Let's say I have a vector space $V$ of infinite dimension. Then, if we look at the dual basis, it does not actually span the whole dual vector space $V^*$, since linear combinations only allow finite sums. So if i take the canonical basis $B$ of $V$, then the subspace spanned by the dual basis does for example not contain a linear form $a^* : V\rightarrow K$ with $a^*(b_i) = 1$ for all $b_i$.
My question now is: If I took the subspace, which is spanned by the dual "basis" $b^*_i$ and swapped the first vector $b_1^*$ for the linear form $a^*$ I mentioned above, does this new family still span the subspace?

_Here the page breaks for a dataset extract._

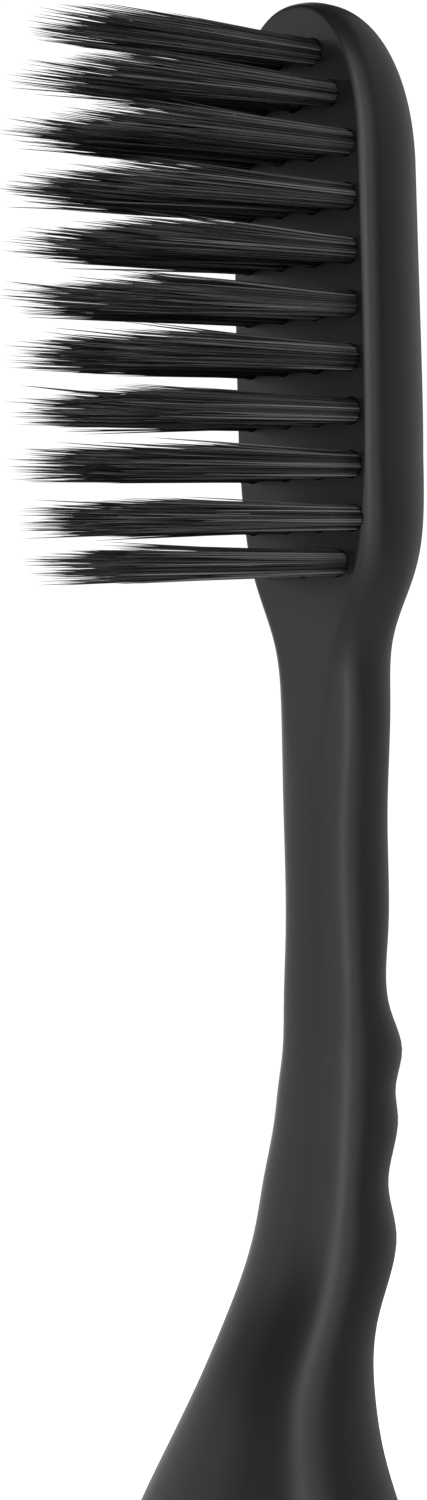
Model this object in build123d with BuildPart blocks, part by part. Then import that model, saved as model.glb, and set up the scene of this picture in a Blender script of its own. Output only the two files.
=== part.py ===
from build123d import *
import os
import numpy as np

# ---------------------------------------------------------------- driving dimensions (mm)
# The brush stands on its butt: +Z runs up to the head, the bristles point along -Y.
overall_length = 190.0
butt_rounding = 2.0            # radius around the flat end of the handle
corner_power = 2.5             # section shape: 2 is an ellipse, more is squarer

head_half_width = 4.5
head_back = 7.75               # how far behind the handle's axis the head's back lies
cap_height = 7.4               # length of the head's rounded end
cap_power = 2.2                # outline of that end: 2 is an ellipse
cap_back_slope = 0.1           # how fast the back leans forward over the rounded end

face_tilt = 1.74               # degrees that the bristle face leans forward at its top
face_front = 2.2               # how far behind the handle's axis the face's lower end lies
face_runout = 4.0              # how far the face runs on below the head before it curves out
face_runout_radius = 30.0

tuft_diameter = 1.29
hole_clearance = 0.02          # radial, between a tuft and its hole
hole_depth = 3.4
edge_wall = 0.47               # plastic left between an outer hole and the face's edge
top_margin = 2.6               # from the end of the head to the first row
first_gap = 2.05
second_gap = 2.4
row_pitch = 2.5
last_gap = 2.1
full_rows = 8
full_row_tufts = 4
end_margin = 0.75              # from the last row to where the neck begins

bristle_length = 15.8          # length above the face
bristle_taper_length = 4.0     # the pointed last stretch
bristle_spread = 0.16          # how far a tuft's side opens out over its length
bristle_tip_radius = 0.3

anchor_thickness = 0.25
anchor_height = 1.3
anchor_bite = 0.2              # how far each end of an anchor cuts into the hole's wall
fold_thickness = 0.5           # filaments bent under the anchor
anchor_clearance = 0.01

# ---------------------------------------------------------------- derived sizes
hole_radius = tuft_diameter / 2 + hole_clearance
row_tufts = [2, 3] + [full_row_tufts] * full_rows + [3]
row_gaps = [first_gap, second_gap] + [row_pitch] * (full_rows - 1) + [last_gap]
row_drops = [top_margin + sum(row_gaps[:row]) for row in range(len(row_tufts))]
head_length = row_drops[-1] + end_margin
head_end = overall_length - head_length
cap_base = overall_length - cap_height
handle_top = head_end - 63.0   # below this height the handle is a plain tapering bar

# The outline's stations. Each pair is a height and a distance from the handle's axis.
# Those of the head hang from its two ends, those of the neck, of the finger waves and of
# the swelling grip are drops below the head, and the plain bar's are shares of its height.
neck_sides = [(0, 3.9), (3, 2.75), (6, 2.5), (13, 2.3), (21, 2.5), (29, 3.0), (34, 3.45),
              (38, 3.95), (42, 5.4), (46, 6.85), (52, 7.8), (63, 8.0)]
neck_fronts = [(0, 0.85), (5, 1.85), (12, 2.15), (21, 2.25), (29, 1.15), (34, -0.45),
               (38, -2.7), (42, -4.55), (46, -6.2), (51, -6.9), (63, -7.1)]
neck_backs = [(2, 6.95), (5, 6.9), (11, 6.8), (17, 6.85), (20.6, 6.9), (22.7, 7.8),
              (24.4, 7.2), (25.9, 7.35), (28.8, 6.4), (31.4, 6.95), (35, 5.45), (38.5, 4.85),
              (41.5, 4.8), (46, 5.9), (51, 6.9), (63, 7.3)]
bar_shares = [0.0, 0.2, 0.5, 0.8]
bar_sides = [5.4, 6.1, 6.5, 7.3]
bar_fronts = [-4.7, -5.2, -5.5, -6.1]
bar_backs = [4.7, 5.1, 5.4, 6.2]


def natural_spline(stations):
    """Return the smooth curve (natural cubic spline) through (height, value) stations."""
    knots, values = np.array(sorted(stations), float).T
    steps = np.diff(knots)
    slopes = np.diff(values) / steps
    matrix = np.eye(len(knots))
    right_side = np.zeros(len(knots))
    for i in range(1, len(knots) - 1):
        matrix[i, i - 1:i + 2] = steps[i - 1], 2 * (steps[i - 1] + steps[i]), steps[i]
        right_side[i] = 6 * (slopes[i] - slopes[i - 1])
    bends = np.linalg.solve(matrix, right_side)

    def curve(height):
        i = int(np.clip(np.searchsorted(knots, height) - 1, 0, len(steps) - 1))
        up, down, step = height - knots[i], knots[i + 1] - height, steps[i]
        return ((bends[i] * down**3 + bends[i + 1] * up**3) / (6 * step)
                + (values[i] / step - bends[i] * step / 6) * down
                + (values[i + 1] / step - bends[i + 1] * step / 6) * up)

    return curve


def outline(head, neck, bar):
    """Join the head's, the neck's and the bar's stations into one smooth outline."""
    below = [(head_end - drop, value) for drop, value in neck]
    plain = [(share * handle_top, value) for share, value in zip(bar_shares, bar)]
    return natural_spline(plain + below + head)


head_sides = [(head_end + 4, head_half_width - 0.05), (cap_base - 10, head_half_width + 0.05),
              (cap_base, head_half_width)]
head_fronts = [(head_end + 6, -1.0)]
head_backs = [(head_end + 1, head_back - 0.05), (head_end + 5, head_back + 0.3),
              (cap_base - 8, head_back), (cap_base, head_back - 0.4)]
side_at = outline(head_sides, neck_sides, bar_sides)
front_at = outline(head_fronts, neck_fronts, bar_fronts)
back_at = outline(head_backs, neck_backs, bar_backs)


def section_points(height, count=24):
    """Points round the body at one height: a superellipse, shrinking over the head's end."""
    side = side_at(min(height, cap_base))
    front = front_at(min(height, head_end + 6))
    back = back_at(min(height, cap_base)) - cap_back_slope * max(height - cap_base, 0)
    middle, half_depth = (front + back) / 2, (back - front) / 2
    rise = (max(height - cap_base, 0) / cap_height) ** cap_power
    points = []
    for turn in np.arange(count) * 2 * np.pi / count:
        across, along = np.cos(turn), np.sin(turn)
        reach = (rise + (1 - rise) * abs(across) ** cap_power) ** (1 / cap_power)
        x = side * (1 - rise) ** (1 / cap_power) * across
        y = middle + half_depth * np.sign(along) * max(1 - reach**corner_power, 0) ** (1 / corner_power)
        points.append((x, y))
    return points


def face_y(height):
    """How far behind the handle's axis the flat bristle face lies at one height."""
    return face_front - (height - head_end) * np.tan(np.radians(face_tilt))


# A frame on the bristle face at the end of the head: its X runs across the brush, its Y
# up the face, and its Z out along the bristles.
face_plane = Plane(origin=(0, face_y(overall_length), overall_length), x_dir=(1, 0, 0),
                   z_dir=(0, -np.cos(np.radians(face_tilt)), -np.sin(np.radians(face_tilt))))


def face_half_width(height):
    """Half the width of the flat bristle face at one height below the rounded end."""
    front, back = front_at(min(height, head_end + 6)), back_at(height)
    inset = abs(face_y(height) - (front + back) / 2) / ((back - front) / 2)
    return side_at(height) * (1 - inset**corner_power) ** (1 / corner_power)


# The middle rows fill the face between its two edge walls. The rows of two and three
# stand a little wider apart.
column_pitch = (2 * (face_half_width(cap_base - 2) - edge_wall - hole_radius)
                / (full_row_tufts - 1))
row_pitches = {2: column_pitch * 1.13, 3: column_pitch * 1.04, full_row_tufts: column_pitch}
tuft_places = {}
for row, (tufts, drop) in enumerate(zip(row_tufts, row_drops), start=1):
    for column in range(tufts):
        across = (column - (tufts - 1) / 2) * row_pitches[tufts]
        tuft_places[f"tuft_r{row:02d}_c{column + 1}"] = (across, -drop)
anchor_width = 2 * (hole_radius + anchor_bite)
anchor_middle = -hole_depth + fold_thickness + anchor_height / 2

# ---------------------------------------------------------------- the handle
# One moulding: head, neck, finger waves and grip, lofted from the butt upwards.
bar_levels = np.linspace(0, handle_top, 6)[:-1]
grip_levels = np.arange(handle_top, head_end - 36, 4.0)
wave_levels = np.arange(head_end - 36, head_end - 18, 1.2)
neck_levels = np.arange(head_end - 18, head_end - 6, 4.0)
shoulder_levels = np.arange(head_end - 6, head_end + 6, 2.0)
head_levels = np.linspace(head_end + 6, cap_base, 4)
cap_levels = cap_base + cap_height * np.sin(np.radians([20, 38, 54, 66, 76, 84]))
levels = np.concatenate([bar_levels, grip_levels, wave_levels, neck_levels,
                         shoulder_levels, head_levels, cap_levels])

with BuildPart() as handle:
    for level in levels:
        with BuildSketch(Plane.XY.offset(level)):
            with BuildLine():
                Spline(*section_points(level), periodic=True)
            make_face()
    loft()
    butt_edges = handle.faces().sort_by(Axis.Z)[0].edges()
    fillet(butt_edges, radius=butt_rounding)
    # The flat bristle face, running out in a slow curve on the neck.
    with BuildSketch(Plane.YZ):
        with BuildLine():
            above = overall_length + 5
            runout = head_end - face_runout
            face_line = Line((face_y(above), above), (face_y(runout), runout))
            curve_out = JernArc(start=face_line @ 1, tangent=face_line % 1,
                                radius=face_runout_radius, arc_size=-25)
            Polyline(curve_out @ 1, (-30, (curve_out @ 1).Y), (-30, above), (face_y(above), above))
        make_face()
    extrude(amount=2 * head_half_width, both=True, mode=Mode.SUBTRACT)
    # Blind tuft holes, each with the slot that its anchor cuts across it.
    with BuildSketch(face_plane):
        with Locations(*tuft_places.values()):
            Circle(hole_radius)
    extrude(amount=-hole_depth, mode=Mode.SUBTRACT)
    with BuildSketch(face_plane.offset(anchor_middle)):
        with Locations(*tuft_places.values()):
            Rectangle(anchor_thickness + 2 * anchor_clearance, anchor_width + 2 * anchor_clearance)
    extrude(amount=anchor_height / 2 + anchor_clearance, both=True, mode=Mode.SUBTRACT)
handle.part.label = "handle"

# ---------------------------------------------------------------- the anchors
# Flat wire staples, one across each hole: they hold the tufts down by their fold.
with BuildPart() as tuft_anchors:
    with BuildSketch(face_plane.offset(anchor_middle)):
        with Locations(*tuft_places.values()):
            Rectangle(anchor_thickness, anchor_width)
    extrude(amount=anchor_height / 2, both=True)
tuft_anchors.part.label = "tuft_anchors"

# ---------------------------------------------------------------- the tufts
# One bundle of filaments, folded in two under its anchor. It fills its hole, opens out a
# little towards the tips and ends in a point. Every hole gets the same one.
tuft_radius = tuft_diameter / 2
shoulder_height = bristle_length - bristle_taper_length


with BuildPart() as tuft:
    with BuildSketch(Plane.XZ):
        with BuildLine():
            Polyline((0, -hole_depth), (tuft_radius, -hole_depth), (tuft_radius, 0),
                     (tuft_radius + bristle_spread, shoulder_height),
                     (bristle_tip_radius, bristle_length), (0, bristle_length), close=True)
        make_face()
    revolve(axis=Axis.Z)
    with Locations((0, 0, anchor_middle)):
        Box(anchor_thickness + 2 * anchor_clearance, anchor_width,
            anchor_height + 2 * anchor_clearance, mode=Mode.SUBTRACT)

# ---------------------------------------------------------------- export
os.makedirs("parts", exist_ok=True)
export_step(handle.part, "parts/handle.step")
export_step(tuft_anchors.part, "parts/tuft_anchors.step")
for name, place in tuft_places.items():
    standing_tuft = tuft.part.moved(face_plane.location * Location((*place, 0)))
    standing_tuft.label = name
    export_step(standing_tuft, f"parts/{name}.step")
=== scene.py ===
import bpy
import numpy as np
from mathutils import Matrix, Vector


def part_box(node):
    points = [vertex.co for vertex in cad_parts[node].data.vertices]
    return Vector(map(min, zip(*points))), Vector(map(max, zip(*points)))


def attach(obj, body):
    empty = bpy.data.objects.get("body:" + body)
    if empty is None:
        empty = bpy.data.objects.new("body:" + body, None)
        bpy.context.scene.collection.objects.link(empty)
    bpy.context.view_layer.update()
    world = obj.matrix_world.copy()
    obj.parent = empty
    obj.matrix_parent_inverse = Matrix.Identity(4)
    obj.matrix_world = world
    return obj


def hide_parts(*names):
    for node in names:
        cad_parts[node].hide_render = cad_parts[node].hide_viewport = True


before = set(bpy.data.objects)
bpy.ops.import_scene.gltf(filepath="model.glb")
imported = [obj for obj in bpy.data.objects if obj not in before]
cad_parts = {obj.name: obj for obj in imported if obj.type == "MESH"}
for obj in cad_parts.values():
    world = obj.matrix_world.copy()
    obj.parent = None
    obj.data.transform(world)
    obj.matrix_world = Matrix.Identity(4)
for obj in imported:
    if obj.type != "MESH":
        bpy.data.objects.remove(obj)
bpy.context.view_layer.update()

# ==================================================================== handle
# One injection moulding in black polypropylene: head, neck, finger waves and grip.
# The mould leaves a satin skin all over, a crisp flat face for the bristles, and
# forty blind holes in that face.

MM = 0.001                     # the sizes are in millimetres, and the meshes in metres
overall_length = 190.0
butt_rounding = 2.0            # radius around the flat end of the handle
corner_power = 2.5             # section shape: 2 is an ellipse, more is squarer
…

I removed one basis vector, but exchanged it for a linearly independent new vector. However, this new vector is not part of my subspace in the first place, so does it still span the subspace?
Any help is greatly appreciated!
The duals $b_i^*$ span a proper subspace if $V^*$, let's call that $W$. If you replace of of these $b_i^*$ with a vector $a^*\notin W$, then you get a different subspace $W'$ of $V^*$. After all, we clearly have $a^*\in W'\setminus W$ and $b_1^*\in W\setminus W'$. Nevertheless, $\{\,b_i^*\mid i\in I\,\}$ is a basis of $W$, and $\{\,b_i^*\mid i\in I, i\ne 1\,\}\cup \{a^*\}$ is a basis of $W'$. Just note that we still have no linear dependence due to nearly the same finiteness argument.